=== JOB ===
Wherever the word "parts" appears in a line, copy that line.

=== DATASET EXCERPTS ===
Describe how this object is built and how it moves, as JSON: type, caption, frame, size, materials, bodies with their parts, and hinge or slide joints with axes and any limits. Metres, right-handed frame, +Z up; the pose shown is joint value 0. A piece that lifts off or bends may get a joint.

==

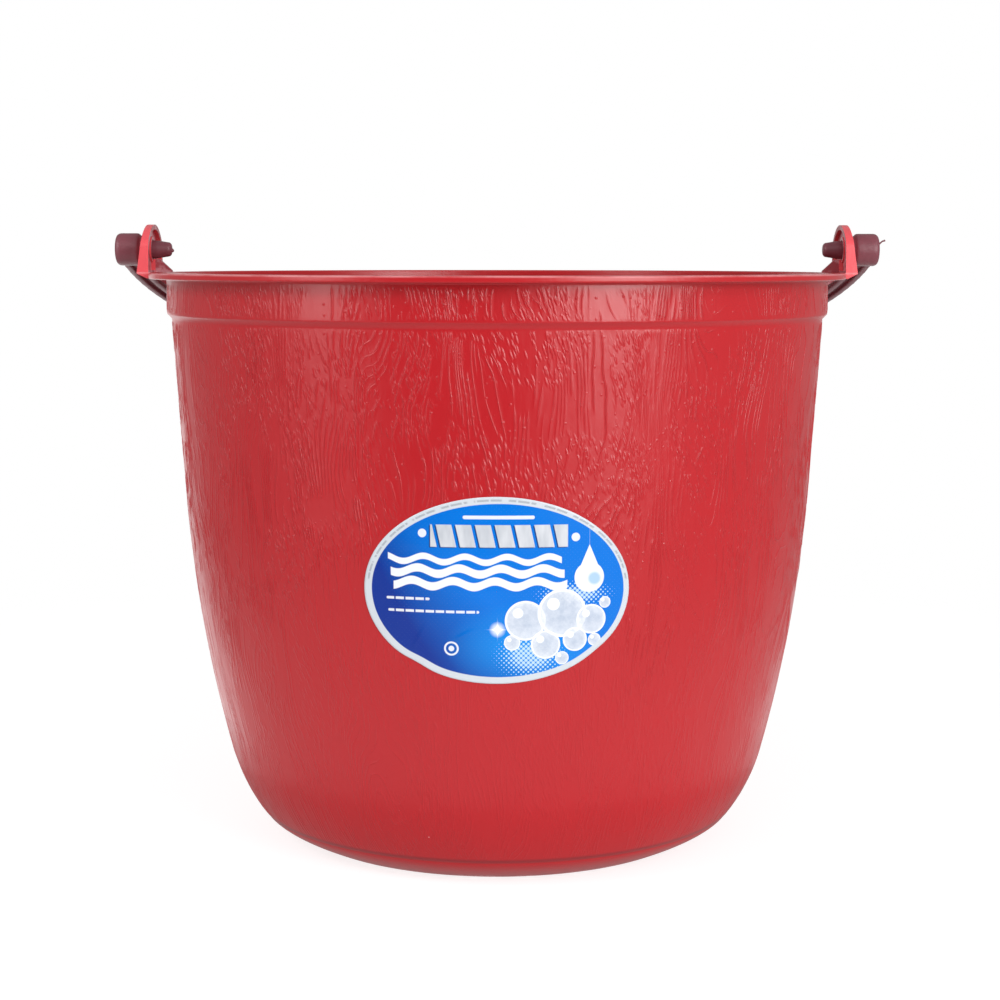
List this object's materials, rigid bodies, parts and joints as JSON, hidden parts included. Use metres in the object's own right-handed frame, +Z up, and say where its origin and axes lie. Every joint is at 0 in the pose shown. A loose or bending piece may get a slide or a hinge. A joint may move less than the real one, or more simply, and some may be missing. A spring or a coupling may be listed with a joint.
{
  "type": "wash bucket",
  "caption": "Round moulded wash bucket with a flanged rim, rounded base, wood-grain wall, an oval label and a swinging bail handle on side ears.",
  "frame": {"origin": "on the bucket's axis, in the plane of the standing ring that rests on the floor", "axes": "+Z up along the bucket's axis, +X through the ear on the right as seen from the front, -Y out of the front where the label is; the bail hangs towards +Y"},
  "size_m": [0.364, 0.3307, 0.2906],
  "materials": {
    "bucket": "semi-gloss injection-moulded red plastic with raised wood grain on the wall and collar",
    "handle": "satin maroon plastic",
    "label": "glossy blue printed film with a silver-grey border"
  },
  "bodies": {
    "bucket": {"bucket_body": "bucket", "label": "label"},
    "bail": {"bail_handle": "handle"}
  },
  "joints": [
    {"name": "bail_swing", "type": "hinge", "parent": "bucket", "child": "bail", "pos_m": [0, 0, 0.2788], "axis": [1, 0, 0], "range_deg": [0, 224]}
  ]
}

=== COMPLETE OUTPUT ===
Describe how this object is built and how it moves, as JSON: type, caption, frame, size, materials, bodies with their parts, and hinge or slide joints with axes and any limits. Metres, right-handed frame, +Z up; the pose shown is joint value 0. A piece that lifts off or bends may get a joint.
List this object's materials, rigid bodies, parts and joints as JSON, hidden parts included. Use metres in the object's own right-handed frame, +Z up, and say where its origin and axes lie. Every joint is at 0 in the pose shown. A loose or bending piece may get a slide or a hinge. A joint may move less than the real one, or more simply, and some may be missing. A spring or a coupling may be listed with a joint.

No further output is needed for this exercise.